# Evolution of Cuddles



## raurora (Sep 6, 2013)

Here is the routine we must do for de cuddles:

First, I am an attacker that he must hide from and become the Spiky Ball of Death


After 15 minutes and a weigh in, he realizes that I will not in fact eat him and decides to sloowwlllyyyy uncurl


I get to get a glimpse of his face, but it is quickly withdrawn. The world be scary, yo


Finally, an hour or so, and hundreds of pets later, I am greeted with this


----------



## SiouxzieKinz (Oct 10, 2013)

Awwww


----------



## raurora (Sep 6, 2013)

I know! But it is a dance of terror and trust. My lil man


----------



## BexLogic (Oct 13, 2013)

ADORABLE. I have a similar routine with Rosie, too. Some nights she comes around a little most willingly than others. Your little dude is absolutely ADORABLE! He should show his cute little face more often


----------



## AngelaH (Jul 24, 2012)

This is cute! And totally relatable


----------



## Annie&Tibbers (Apr 16, 2013)

Awww, so much similarity!

Recently, we've had a change in pace in our routine.

1. I am the harbinger of doom, scooping sleepy hedgehog up for evening cuddles. Huff, puff, go-way!
2. Plop hedgehog on co-keeper's lap for some relaxed hedgehog-and-human snoozing.
3. Sleepy hedgehog awakes! Transfer gently squirmy hedgehog to my lap. Hedgehog sniffs & explores enough to confirm he's with me now.
4. Hedgehog boytime. Thanks, honey.
5. More sleepy human-cuddles, with periodic bouts of casual sniff-exploring.
6. Super-squirmy-hedgehog awakes! Return to home immediately for pooping and breakfast. Too slow? Get pooped on.
7. Wheel-running!
8. Naptime.

...repeat for as long as humans are awake (footbath shows up somewhere in there based on hedgehog-awakeness levels). Seriously, I cannot get a cuddle anymore without him expressing his tangible affections first. I'm glad he's comfortable and can give himself so much happiness, but really? Every single time? ...I should market myself as a hedgehog aphrodisiac, for shy hedgehogs.


----------



## raurora (Sep 6, 2013)

Annie, stop making me laugh at work!!! Sometime he humps the shirt hes in, but thats all Ive had to deal with. I got lucky with him, he never really gets super squirmy. Sometime he will try to explore under my sheets, which I cant let him do, because I dont want him falling off, but he is mostly Mommys Little Cuddler. Just chills there and accepts it. The petting thing is new, about a week or so. I am slowly moving my way up to his reverse mohawk. He lets us touch his nose, but the curtain and the tummy is still off limits

Post your cuddle pics!!!


----------



## abbys (Oct 13, 2012)

Pig's favorite thing in the world is cuddling in my shirt. Sometimes he gets so comfy it takes quite a bit of poking to wake him up. I suppose I should be glad he's such a mellow hedgie.


----------



## Annie&Tibbers (Apr 16, 2013)

So, we have a particular routine for clipping nails that, very weirdly, results in a specific cuddle I can't get any other time.

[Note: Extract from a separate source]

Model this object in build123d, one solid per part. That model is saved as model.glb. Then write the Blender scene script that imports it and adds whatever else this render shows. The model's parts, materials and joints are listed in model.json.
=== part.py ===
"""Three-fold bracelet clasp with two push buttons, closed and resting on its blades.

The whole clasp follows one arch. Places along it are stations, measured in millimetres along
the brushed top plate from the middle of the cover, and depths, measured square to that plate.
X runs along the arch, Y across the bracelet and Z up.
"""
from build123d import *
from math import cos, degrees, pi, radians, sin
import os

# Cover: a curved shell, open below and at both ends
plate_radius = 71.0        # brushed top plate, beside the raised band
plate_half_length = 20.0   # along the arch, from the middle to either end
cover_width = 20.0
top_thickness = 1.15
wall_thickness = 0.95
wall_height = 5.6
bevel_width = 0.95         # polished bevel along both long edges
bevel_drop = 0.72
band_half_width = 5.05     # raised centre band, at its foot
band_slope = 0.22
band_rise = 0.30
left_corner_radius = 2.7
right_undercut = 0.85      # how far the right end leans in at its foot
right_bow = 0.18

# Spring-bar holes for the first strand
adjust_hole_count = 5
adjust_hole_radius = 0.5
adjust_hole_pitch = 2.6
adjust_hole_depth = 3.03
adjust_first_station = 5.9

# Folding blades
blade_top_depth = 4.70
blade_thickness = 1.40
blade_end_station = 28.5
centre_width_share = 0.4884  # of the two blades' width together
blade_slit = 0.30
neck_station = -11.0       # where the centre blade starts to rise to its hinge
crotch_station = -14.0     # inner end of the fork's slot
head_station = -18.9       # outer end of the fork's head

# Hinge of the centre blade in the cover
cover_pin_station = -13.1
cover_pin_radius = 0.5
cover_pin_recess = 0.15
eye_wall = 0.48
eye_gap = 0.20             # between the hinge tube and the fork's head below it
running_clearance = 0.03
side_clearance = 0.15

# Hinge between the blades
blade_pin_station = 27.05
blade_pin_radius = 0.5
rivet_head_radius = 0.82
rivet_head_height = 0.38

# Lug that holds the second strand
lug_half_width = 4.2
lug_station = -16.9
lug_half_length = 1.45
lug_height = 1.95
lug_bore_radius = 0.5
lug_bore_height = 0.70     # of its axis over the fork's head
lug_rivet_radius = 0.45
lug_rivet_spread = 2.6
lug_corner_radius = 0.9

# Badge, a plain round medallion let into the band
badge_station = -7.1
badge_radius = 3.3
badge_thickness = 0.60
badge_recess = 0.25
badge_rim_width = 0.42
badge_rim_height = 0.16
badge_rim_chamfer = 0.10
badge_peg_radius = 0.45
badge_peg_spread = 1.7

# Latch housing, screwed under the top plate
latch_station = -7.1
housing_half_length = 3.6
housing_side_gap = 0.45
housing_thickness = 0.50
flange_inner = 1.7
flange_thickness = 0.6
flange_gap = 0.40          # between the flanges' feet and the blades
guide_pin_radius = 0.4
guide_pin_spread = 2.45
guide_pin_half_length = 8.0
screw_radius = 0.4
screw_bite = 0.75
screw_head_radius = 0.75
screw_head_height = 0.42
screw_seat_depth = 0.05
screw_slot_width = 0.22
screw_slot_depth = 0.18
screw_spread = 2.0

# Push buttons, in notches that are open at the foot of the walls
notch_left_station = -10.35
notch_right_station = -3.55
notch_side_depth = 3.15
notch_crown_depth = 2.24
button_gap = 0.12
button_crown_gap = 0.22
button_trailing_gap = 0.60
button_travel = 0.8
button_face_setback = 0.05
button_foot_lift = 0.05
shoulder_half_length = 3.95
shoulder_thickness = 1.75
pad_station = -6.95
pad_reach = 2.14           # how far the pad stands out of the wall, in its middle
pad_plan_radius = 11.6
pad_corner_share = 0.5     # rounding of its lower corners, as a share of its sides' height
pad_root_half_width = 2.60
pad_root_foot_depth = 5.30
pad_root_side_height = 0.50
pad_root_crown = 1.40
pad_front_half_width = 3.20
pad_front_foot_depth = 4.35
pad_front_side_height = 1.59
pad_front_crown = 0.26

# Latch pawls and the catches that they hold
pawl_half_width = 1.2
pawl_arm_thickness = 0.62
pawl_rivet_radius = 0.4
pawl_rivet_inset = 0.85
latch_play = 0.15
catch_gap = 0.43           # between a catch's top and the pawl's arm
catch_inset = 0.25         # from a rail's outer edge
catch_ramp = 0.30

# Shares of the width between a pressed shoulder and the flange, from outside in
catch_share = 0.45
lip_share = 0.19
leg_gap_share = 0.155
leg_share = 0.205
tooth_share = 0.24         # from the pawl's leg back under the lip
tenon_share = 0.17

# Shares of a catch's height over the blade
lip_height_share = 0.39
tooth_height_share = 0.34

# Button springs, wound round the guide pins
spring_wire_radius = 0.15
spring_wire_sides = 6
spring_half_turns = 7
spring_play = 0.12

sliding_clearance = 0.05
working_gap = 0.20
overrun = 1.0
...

When he's awake enough that it doesn't feel like horror-torture to introduce him to the bath but prior to first-breakfast, we give him a footbath. Afterwards, he snuggles into a towel where I stroke through the towel at his belly, drying it off, and forehead-pets as he borrows around the towel.

Less than 5 minutes later, he poops, pees, and is transferred to a new, clean towel. Once here, he climbs halfway up one hand and sits on the other (front paws hooked over one hand, back paws dangling off the other), and waits for co-keeper to clip his nails. This continues until he starts yanking his paws back, shifting weight, or otherwise informing us that his patience has run out. The nail clippers are then stored out of sight (or he'll lunge to bite them as soon as he sees them), and he receives mealworms as reward for his tolerance.

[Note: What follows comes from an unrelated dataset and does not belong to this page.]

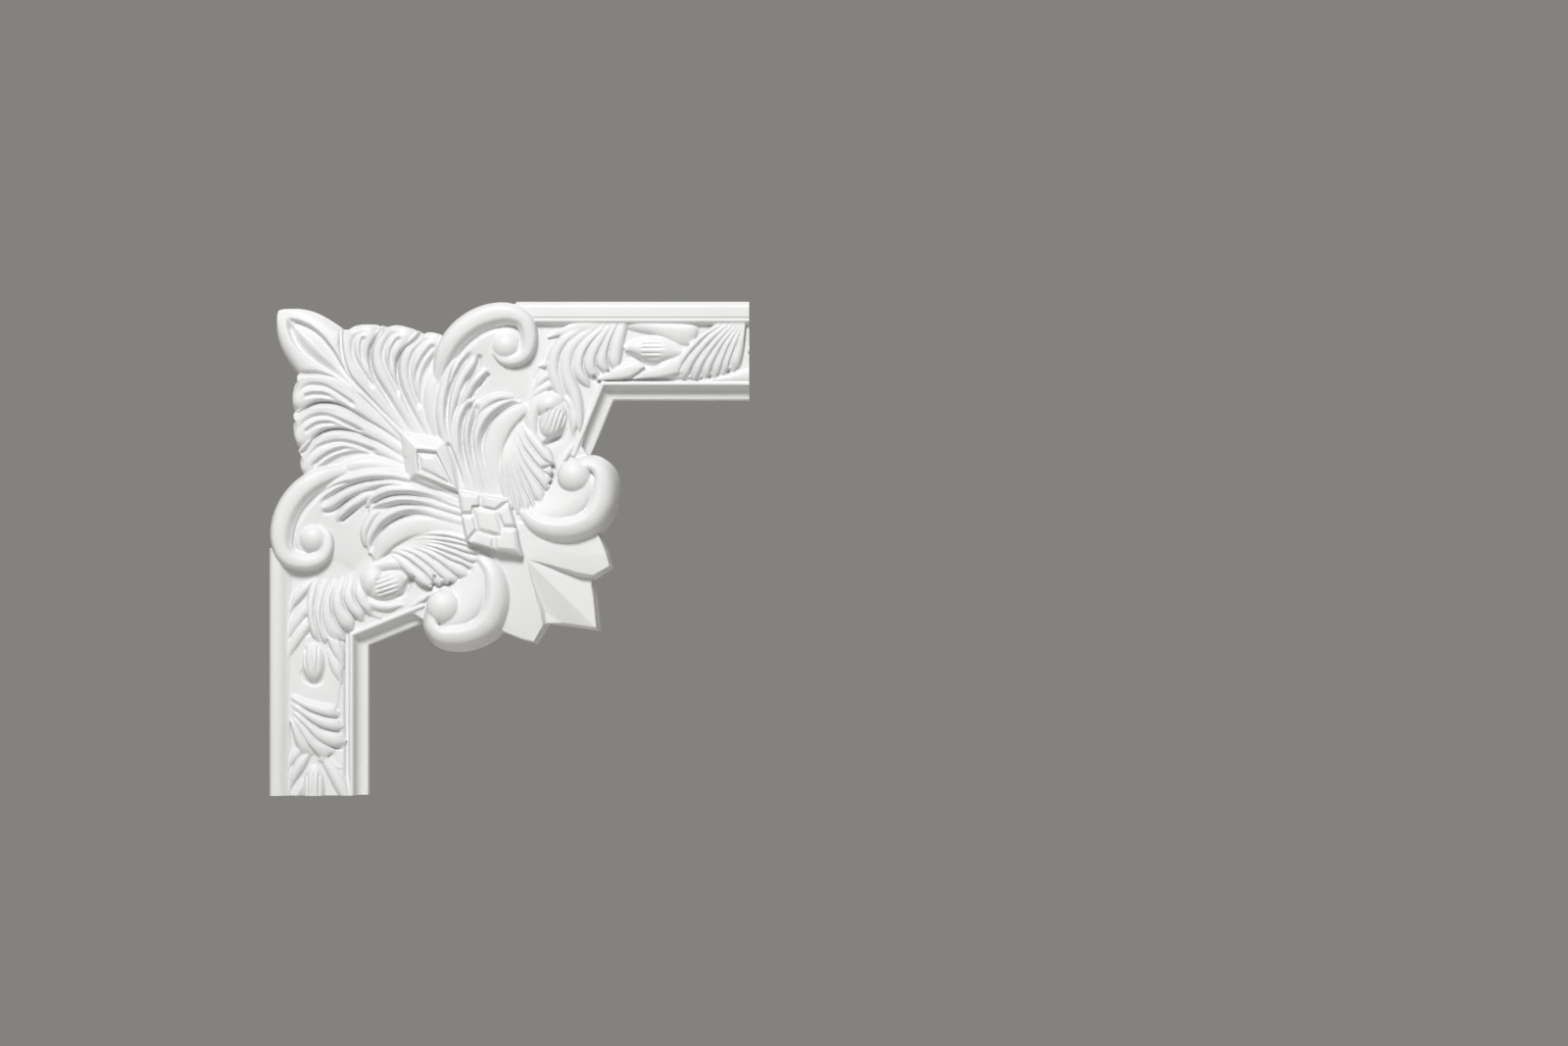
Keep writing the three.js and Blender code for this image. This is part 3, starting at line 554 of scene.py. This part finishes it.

He gets 2 mealworms for every foot inspected (we've managed 3, but not yet 4 in one session), accompanied by chin-chest-pec pets. He's gotten so into the habit with this that he'll preen and raise his chin up for us to better pet along his neck to his knees in long, uninterrupted strokes. The petting may continue for a few minutes after the final mealworm is consumed, but then is abruptly Not Okay, and will not be okay until the next session.

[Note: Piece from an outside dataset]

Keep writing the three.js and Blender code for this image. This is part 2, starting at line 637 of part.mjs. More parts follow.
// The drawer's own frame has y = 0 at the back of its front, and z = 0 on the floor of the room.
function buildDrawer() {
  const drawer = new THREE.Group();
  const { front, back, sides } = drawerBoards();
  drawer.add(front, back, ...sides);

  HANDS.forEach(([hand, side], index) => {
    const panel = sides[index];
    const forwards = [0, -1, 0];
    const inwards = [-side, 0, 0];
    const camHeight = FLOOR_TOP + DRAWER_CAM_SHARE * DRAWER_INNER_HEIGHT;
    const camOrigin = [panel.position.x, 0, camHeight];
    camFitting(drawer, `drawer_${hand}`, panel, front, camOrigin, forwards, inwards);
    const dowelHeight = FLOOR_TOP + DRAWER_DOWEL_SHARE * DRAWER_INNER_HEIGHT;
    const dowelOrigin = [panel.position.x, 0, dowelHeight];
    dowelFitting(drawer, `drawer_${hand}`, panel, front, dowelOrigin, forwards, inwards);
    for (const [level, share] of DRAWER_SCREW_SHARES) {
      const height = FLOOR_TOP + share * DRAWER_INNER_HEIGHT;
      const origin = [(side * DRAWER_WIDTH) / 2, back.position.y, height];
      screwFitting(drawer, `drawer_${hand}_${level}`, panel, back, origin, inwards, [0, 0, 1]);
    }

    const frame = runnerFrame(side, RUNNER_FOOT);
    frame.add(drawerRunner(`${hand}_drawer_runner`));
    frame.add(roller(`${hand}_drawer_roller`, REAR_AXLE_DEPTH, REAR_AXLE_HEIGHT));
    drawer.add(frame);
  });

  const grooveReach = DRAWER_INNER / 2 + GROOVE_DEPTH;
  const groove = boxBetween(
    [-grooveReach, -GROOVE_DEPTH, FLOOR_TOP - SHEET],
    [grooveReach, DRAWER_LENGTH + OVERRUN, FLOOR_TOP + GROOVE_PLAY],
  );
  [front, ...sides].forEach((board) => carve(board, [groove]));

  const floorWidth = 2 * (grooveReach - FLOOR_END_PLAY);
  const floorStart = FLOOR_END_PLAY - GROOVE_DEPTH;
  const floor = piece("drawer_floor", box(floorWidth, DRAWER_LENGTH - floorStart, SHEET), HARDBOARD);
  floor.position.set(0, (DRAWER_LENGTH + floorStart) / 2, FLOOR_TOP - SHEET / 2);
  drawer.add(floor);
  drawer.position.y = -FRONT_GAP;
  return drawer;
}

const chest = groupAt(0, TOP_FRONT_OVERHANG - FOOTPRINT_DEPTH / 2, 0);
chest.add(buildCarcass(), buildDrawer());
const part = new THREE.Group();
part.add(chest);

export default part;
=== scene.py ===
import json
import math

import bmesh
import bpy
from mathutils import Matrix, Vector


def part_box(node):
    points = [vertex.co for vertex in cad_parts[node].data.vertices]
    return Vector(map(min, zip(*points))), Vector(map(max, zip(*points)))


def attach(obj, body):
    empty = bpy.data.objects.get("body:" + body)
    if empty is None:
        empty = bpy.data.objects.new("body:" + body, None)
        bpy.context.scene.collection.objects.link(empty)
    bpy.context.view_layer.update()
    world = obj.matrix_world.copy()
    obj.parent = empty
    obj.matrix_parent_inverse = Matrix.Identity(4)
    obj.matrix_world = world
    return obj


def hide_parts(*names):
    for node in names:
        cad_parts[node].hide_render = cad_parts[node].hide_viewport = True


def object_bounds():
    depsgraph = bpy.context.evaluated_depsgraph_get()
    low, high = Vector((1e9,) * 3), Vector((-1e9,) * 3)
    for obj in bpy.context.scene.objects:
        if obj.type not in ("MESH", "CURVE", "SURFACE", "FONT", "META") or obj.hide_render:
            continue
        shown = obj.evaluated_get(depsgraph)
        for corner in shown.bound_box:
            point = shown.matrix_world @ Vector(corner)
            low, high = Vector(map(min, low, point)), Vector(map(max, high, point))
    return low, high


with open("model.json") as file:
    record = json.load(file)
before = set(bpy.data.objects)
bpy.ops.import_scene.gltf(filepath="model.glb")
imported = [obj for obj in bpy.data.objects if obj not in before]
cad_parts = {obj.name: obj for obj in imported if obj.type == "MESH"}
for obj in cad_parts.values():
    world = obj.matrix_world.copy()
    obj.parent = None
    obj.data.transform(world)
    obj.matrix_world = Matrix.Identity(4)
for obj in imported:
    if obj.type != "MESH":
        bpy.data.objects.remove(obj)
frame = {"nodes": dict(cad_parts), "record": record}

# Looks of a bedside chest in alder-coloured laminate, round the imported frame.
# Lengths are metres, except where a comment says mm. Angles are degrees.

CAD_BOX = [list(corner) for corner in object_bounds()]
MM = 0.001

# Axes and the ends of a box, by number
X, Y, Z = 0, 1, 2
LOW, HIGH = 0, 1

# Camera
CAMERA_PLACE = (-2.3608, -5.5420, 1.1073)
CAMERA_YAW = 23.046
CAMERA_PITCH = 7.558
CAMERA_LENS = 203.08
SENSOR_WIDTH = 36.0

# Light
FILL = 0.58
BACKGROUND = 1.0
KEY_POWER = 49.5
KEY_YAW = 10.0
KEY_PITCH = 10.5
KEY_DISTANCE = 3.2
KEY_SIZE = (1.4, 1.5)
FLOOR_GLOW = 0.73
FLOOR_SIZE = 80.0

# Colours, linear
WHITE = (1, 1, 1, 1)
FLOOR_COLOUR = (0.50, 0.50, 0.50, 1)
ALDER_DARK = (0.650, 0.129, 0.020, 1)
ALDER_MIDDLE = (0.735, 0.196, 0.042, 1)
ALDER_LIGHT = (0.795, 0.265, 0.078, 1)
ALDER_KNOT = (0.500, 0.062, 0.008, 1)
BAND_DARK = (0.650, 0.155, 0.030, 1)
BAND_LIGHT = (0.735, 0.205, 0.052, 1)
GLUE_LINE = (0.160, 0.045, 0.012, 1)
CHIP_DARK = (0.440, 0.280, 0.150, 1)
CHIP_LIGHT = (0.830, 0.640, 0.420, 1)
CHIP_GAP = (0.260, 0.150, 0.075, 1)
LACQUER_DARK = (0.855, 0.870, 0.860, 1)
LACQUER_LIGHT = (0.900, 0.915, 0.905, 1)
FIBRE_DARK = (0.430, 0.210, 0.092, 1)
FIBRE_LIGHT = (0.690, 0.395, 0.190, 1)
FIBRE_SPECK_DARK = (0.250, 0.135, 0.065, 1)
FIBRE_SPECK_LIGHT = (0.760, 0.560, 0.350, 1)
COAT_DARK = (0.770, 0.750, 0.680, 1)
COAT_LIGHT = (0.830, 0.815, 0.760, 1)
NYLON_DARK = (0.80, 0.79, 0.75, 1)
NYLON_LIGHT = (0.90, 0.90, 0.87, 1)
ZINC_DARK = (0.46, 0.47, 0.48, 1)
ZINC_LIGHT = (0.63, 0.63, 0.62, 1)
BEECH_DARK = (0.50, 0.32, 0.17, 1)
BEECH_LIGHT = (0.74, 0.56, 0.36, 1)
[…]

If we wake him up too early for his footbath, afterwards he'll snuggle into a loose ball while napping, and refuse to let us extract his feet for inspection. If we wake him up too late or aren't ready to clip his nails until after first breakfast, it's too late, and despite tolerating a footbath, he will not stay still enough for nail clipping. Tiny spikey diva is very particular about his manicure and pedicure service, and will accept no substitutions.


----------



## raurora (Sep 6, 2013)

abbys said:


> Pig's favorite thing in the world is cuddling in my shirt. Sometimes he gets so comfy it takes quite a bit of poking to wake him up. I suppose I should be glad he's such a mellow hedgie.
> 
> View attachment 13329


omg abby! we have brothers!!! Idgies patches look just like Pigs! What would you say he is??

And Annie, that is the cutest thing I have ever heard. Sometimes we get paws poking through, but they are always retracted when I try to pet them. I dont want him to associate lovely cuddles with scary nail time


----------



## abbys (Oct 13, 2012)

He's champagne-brown.


----------



## Kyouhai (Jul 26, 2013)

Me and Miyuki have the exact same routine! Except it's a bit shorter it takes only a span of ten minutes to get to the face part! 

Though sadly he's not a cuddly hedgehog only while he's still drowsy but once he's awake its; "mommy!~ Chase me around the room and make sure I don't go in your closet or behind your furniture!" or "Climb climb climb the human mountain!" 

I can't take my eyes off him for more then a few seconds!


----------